[start]
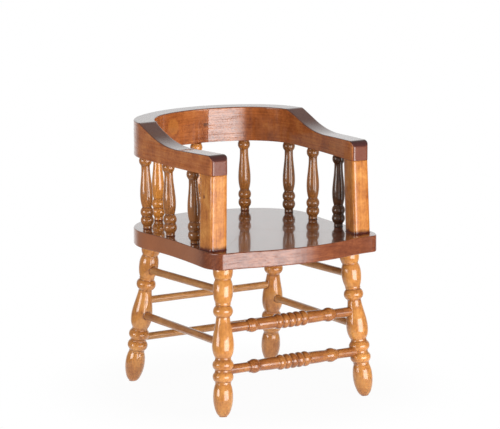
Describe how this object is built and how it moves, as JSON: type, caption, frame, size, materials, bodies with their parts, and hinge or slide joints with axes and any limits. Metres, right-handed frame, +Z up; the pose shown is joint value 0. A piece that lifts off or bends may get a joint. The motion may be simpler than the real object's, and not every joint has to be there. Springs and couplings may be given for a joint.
{
  "type": "captains chair",
  "caption": "Low-backed wooden captains armchair with a D-shaped seat, turned legs, spindles and front rungs, and a bowed arm and back rail.",
  "frame": {"origin": "on the floor, under the middle of the chair's overall length and width", "axes": "+Z up, the chair faces -Y, +X to the right of someone who looks at its front"},
  "size_m": [0.538, 0.612, 0.74],
  "materials": {
    "seat_wood": "thick gloss varnish over stained hardwood",
    "leg_wood": "thick gloss varnish over stained hardwood",
    "turned_rung_wood": "thick gloss varnish over stained hardwood",
    "rung_wood": "thick gloss varnish over stained hardwood",
    "spindle_wood": "thick gloss varnish over stained hardwood",
    "post_wood": "thick gloss varnish over stained hardwood",
    "bow_wood": "thick gloss varnish over stained hardwood",
    "dowel_wood": "bare dry hardwood"
  },
  "bodies": {
    "root": {"seat": "seat_wood", "leg_front_left": "leg_wood", "leg_rear_left": "leg_wood", "side_rung_upper_left": "rung_wood", "side_rung_lower_left": "rung_wood", "arm_left": "bow_wood", "post_left": "post_wood", "spindle_back_left": "spindle_wood", "spindle_left_front": "spindle_wood", "spindle_left_middle": "spindle_wood", "spindle_left_rear": "spindle_wood", "leg_front_right": "leg_wood", "leg_rear_right": "leg_wood", "side_rung_upper_right": "rung_wood", "side_rung_lower_right": "rung_wood", "arm_right": "bow_wood", "post_right": "post_wood", "spindle_back_right": "spindle_wood", "spindle_right_front": "spindle_wood", "spindle_right_middle": "spindle_wood", "spindle_right_rear": "spindle_wood", "spindle_back_centre": "spindle_wood", "crest_rail": "bow_wood", "front_rung_upper": "turned_rung_wood", "back_rung_upper": "rung_wood", "front_rung_lower": "turned_rung_wood", "back_rung_lower": "rung_wood", "post_dowels": "dowel_wood", "rail_dowels": "dowel_wood"}
  },
  "joints": []
}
[end]
Objective: Output all of the data above without any alteration.

Reply to the task:
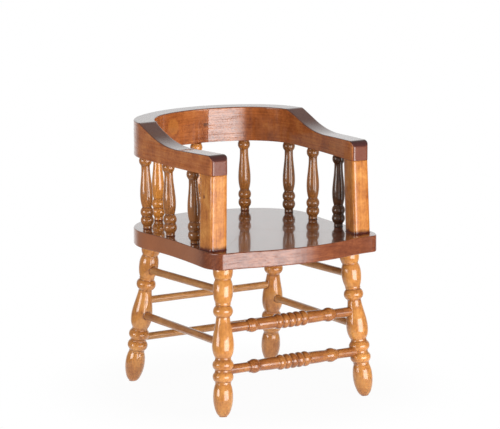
Describe how this object is built and how it moves, as JSON: type, caption, frame, size, materials, bodies with their parts, and hinge or slide joints with axes and any limits. Metres, right-handed frame, +Z up; the pose shown is joint value 0. A piece that lifts off or bends may get a joint. The motion may be simpler than the real object's, and not every joint has to be there. Springs and couplings may be given for a joint.
{
  "type": "captains chair",
  "caption": "Low-backed wooden captains armchair with a D-shaped seat, turned legs, spindles and front rungs, and a bowed arm and back rail.",
  "frame": {"origin": "on the floor, under the middle of the chair's overall length and width", "axes": "+Z up, the chair faces -Y, +X to the right of someone who looks at its front"},
  "size_m": [0.538, 0.612, 0.74],
  "materials": {
    "seat_wood": "thick gloss varnish over stained hardwood",
    "leg_wood": "thick gloss varnish over stained hardwood",
    "turned_rung_wood": "thick gloss varnish over stained hardwood",
    "rung_wood": "thick gloss varnish over stained hardwood",
    "spindle_wood": "thick gloss varnish over stained hardwood",
    "post_wood": "thick gloss varnish over stained hardwood",
    "bow_wood": "thick gloss varnish over stained hardwood",
    "dowel_wood": "bare dry hardwood"
  },
  "bodies": {
    "root": {"seat": "seat_wood", "leg_front_left": "leg_wood", "leg_rear_left": "leg_wood", "side_rung_upper_left": "rung_wood", "side_rung_lower_left": "rung_wood", "arm_left": "bow_wood", "post_left": "post_wood", "spindle_back_left": "spindle_wood", "spindle_left_front": "spindle_wood", "spindle_left_middle": "spindle_wood", "spindle_left_rear": "spindle_wood", "leg_front_right": "leg_wood", "leg_rear_right": "leg_wood", "side_rung_upper_right": "rung_wood", "side_rung_lower_right": "rung_wood", "arm_right": "bow_wood", "post_right": "post_wood", "spindle_back_right": "spindle_wood", "spindle_right_front": "spindle_wood", "spindle_right_middle": "spindle_wood", "spindle_right_rear": "spindle_wood", "spindle_back_centre": "spindle_wood", "crest_rail": "bow_wood", "front_rung_upper": "turned_rung_wood", "back_rung_upper": "rung_wood", "front_rung_lower": "turned_rung_wood", "back_rung_lower": "rung_wood", "post_dowels": "dowel_wood", "rail_dowels": "dowel_wood"}
  },
  "joints": []
}